Bu defterlerle elimde dolaşırken, yirmili yaşlarımda hayatın ne olduğunu sorguluyor ve bu dünyayı keşfetmeye çalışıyordum. O dönemde, kendimi hem kaybolmuş hem de keşfetmeye aç bir şekilde buluyordum. İçimdeki tüm sorulara, dışarıdaki karmaşaya, hayata dair belirsizliklere yanıt ararken yaptığım resimler adeta birer yol arkadaşımdı. Bir anlamda resimlerim benim içsel yolculuğumun ve varoluşsal sorgulamalarımın bir ifadesiydi. Bu eserler bir sanatçının zihnindeki karmaşayı, insanın hayat karşısındaki kırılganlığını ve cesaretini anlatıyordu. O zamanlar yaptığım resimler, küçük bir çocuğun Tarzan filmini izledikten sonra sokağa çıkıp da Tarzan gibi bağırması gibi çok saf, cesur, naif ve gerçekti. Çocukken dünyayı keşfetmeye başladığınızda her şey daha saf ve doğaldır. Korkularınız henüz şekil almamış, sınırlarınız ve endişeleriniz yoktur. Hayat sadece yaşamak için vardır. O yaşlardaki o cesaret, o doğallık, o anı tam anlamıyla yaşama isteği, resimlerimde hayat buldu. Her fırça darbesinde, içimdeki çocukla bir bağ kurarak, korkusuzca ifade ettim duygularımı.
Sanat benim için bir hediye
Sanata dair ilk anılarınız neler?
Sanatla tanışmam aslında babamın İtalya’dan getirdiği boyalarla evde yaptığı resimler ve siyah beyaz televizyondan izlediğimiz Leonardo da Vinci belgeselinin etkisiyle oldu, 1974-75 yıllarıydı. O zamanlar atölyesi olan, her türlü alet edevatla iş yapan iki kardeş olarak abimle çoğu zaman el işleriyle uğraşıp zaman geçirirdik. İlk resmi yapmaya başladığımda beş yaşındaydım. Hayatımın uzun bir döneminde hediye almadım, sadece hediye yaptım. Çünkü sanat benim için bir hediye gibiydi hem kendime hem de başkalarına verebileceğim en değerli şeydi. Her fırça darbesiyle, her çizimle, içimden bir parçayı da başkalarına sunuyordum.

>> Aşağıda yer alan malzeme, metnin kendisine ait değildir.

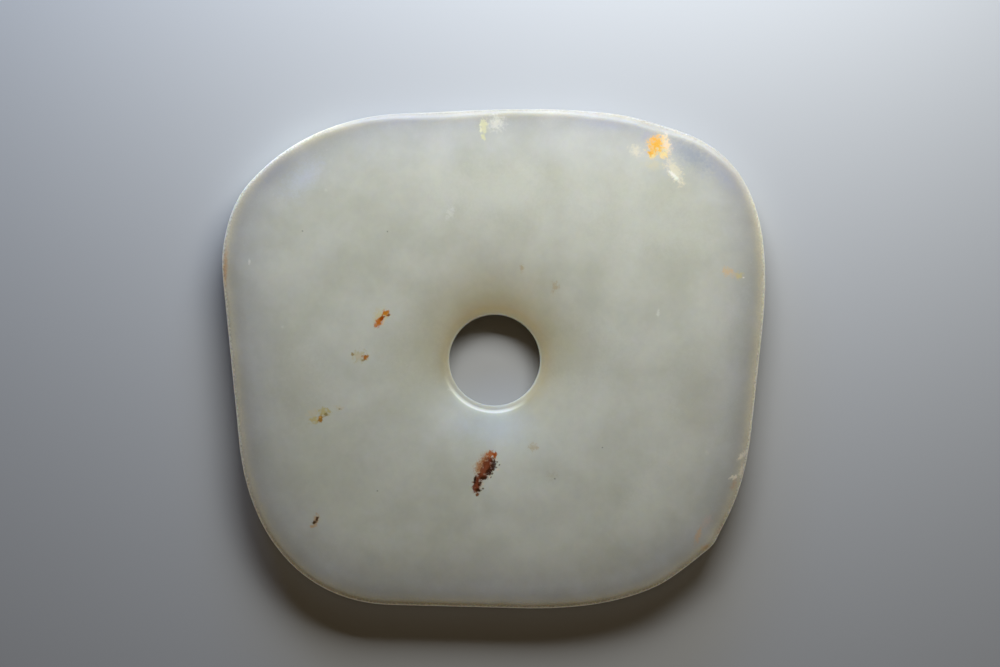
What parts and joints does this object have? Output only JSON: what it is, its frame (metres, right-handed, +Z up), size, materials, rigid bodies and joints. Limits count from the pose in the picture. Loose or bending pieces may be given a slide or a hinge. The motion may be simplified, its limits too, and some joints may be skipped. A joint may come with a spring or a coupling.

Sergiye katılan izleyicilerin sanatınızı nasıl algılamasını umuyorsunuz?
Ben de bir izleyiciyim. Kendi işlerime ve başkalarının eserlerine bakarken, içimde bir yerlere dokunduğunu hissetmek… Aradığım şey bu. 2007’de çıkan kitabımın adı ‘Hayalleri Aynı Olmak’ idi. Sanatçı, izleyicinin iç dünyasında bir iz bırakmakla ilgilenir. Resme bakanla yapan arasında her zaman bir benzerlik ve bir ilişki vardır. İzleyicinin varlığı, resme bakışı, resmin anlamını ve derinliğini artırır. O an izleyicinin duyguları ve bakış açısı, eserin ruhuna yeni bir boyut katabilir. Bu nedenle, bir sanatçının eserleri, izleyicinin gözlerinde yeni anlamlar kazanabilir. Umuyorum ki, insanlar bu sergiden keyif alır.
“Eskiz Defterimin Gizli Sayfaları” isimli sergi, 20 Ocak 2025 tarihine kadar Genesis İstanbul’da ziyaret edilebilir.